当たり前ですが、関係構築を丁寧にすることですね。信頼がなければ、評価は機能しません。

私はコミュニケーションが特に得意な人間ではありませんが、よい関係をつくれるのは、裏表がない性格が奏功しているのかもしれません。祖父の教えで「議論を吹っ掛けられて当意即妙に答えられる人間よりも、2~3日かけてじっくり応える人間になれ」というものがありました。そういうふうに自分は歩んできたと思います。それから、誰にでも分かる言葉を使うように心がけています。専門用語はとかく、評価者自身の時間を短縮するために使ってしまい、相手を置いてきぼりにしがちです。しかし、時間をかけないと信頼関係は生まれません。

 

Q4:NPOなどの事業者は、良い評価や伴走支援にめぐり合うためにどうすればよいと思いますか?

良い評価者とは、しっかり関係構築ができ、スキルがあり、且つそれぞれの現場に応用できる人だと思います。特にNPOは、事業づくりがどういうものかをきちんと理解している評価者を選ぶことが大切です。専門用語ばかりを並べたり、事業の終了後に突然出てきて評価するような評価者は避けましょう。
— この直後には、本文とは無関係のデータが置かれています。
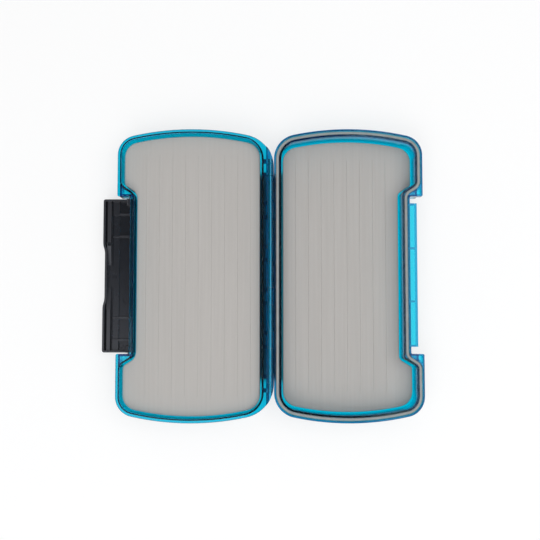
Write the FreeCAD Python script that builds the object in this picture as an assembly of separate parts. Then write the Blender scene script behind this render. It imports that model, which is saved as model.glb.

地方は評価人材の育成が課題です。東京から評価の専門家を呼ぶにはお金もかかりますし、難しいところがあると思います。ただ、例えば、私のフィールドである大分県では、アートマネジメントという実施プロセス(Do)に携る専門人材は結構いて、エリア内では濃いつながりがあります。こうしたネットワークを活かしながら、少しずつ評価のノウハウを伝えていくことが重要だと思います。
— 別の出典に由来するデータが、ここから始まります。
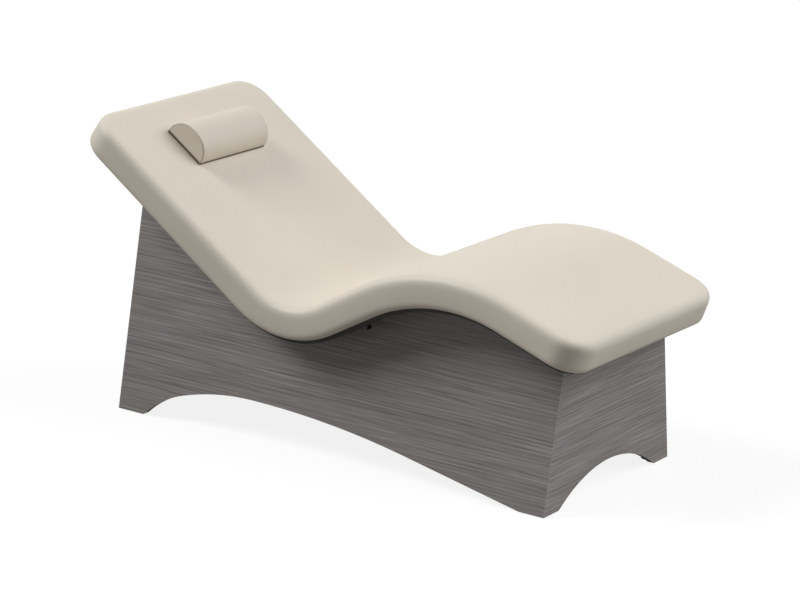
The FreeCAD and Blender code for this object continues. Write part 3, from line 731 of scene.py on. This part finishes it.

話は変わりますが、東京出身の私は、大分では移住組です。地方は文化的刺激が少ないと言う人もいますが、東京にいればよりアートに触れられる訳でもありません。私は小さい頃から漫画やアニメが大好きで、自分で描いたりアートを観たりすることも好きでしたが、東京勤務の時は通勤と仕事で常に駆け回り、時間にも心にも余裕がありませんでした。生活のあり方として、今の方が豊かになったと感じます。大分県にはたまたま転勤することになったのですが、別府でNPOがおもしろいアートプロジェクトをやっていることは以前から知っていて、赴任後に関係が生まれました。こうした出会いの機会も、東京より地方の方が充実していると思います。アートに対する個人的興味と、地域活性化に対するこれまでの仕事の経験がうまく重なったのは幸運だったと思います。私自身はここ数年で評価スキルの引き出しがおかげさまで増えたように思うので、「地元」にしっかり還元できるよう頑張りたいですね。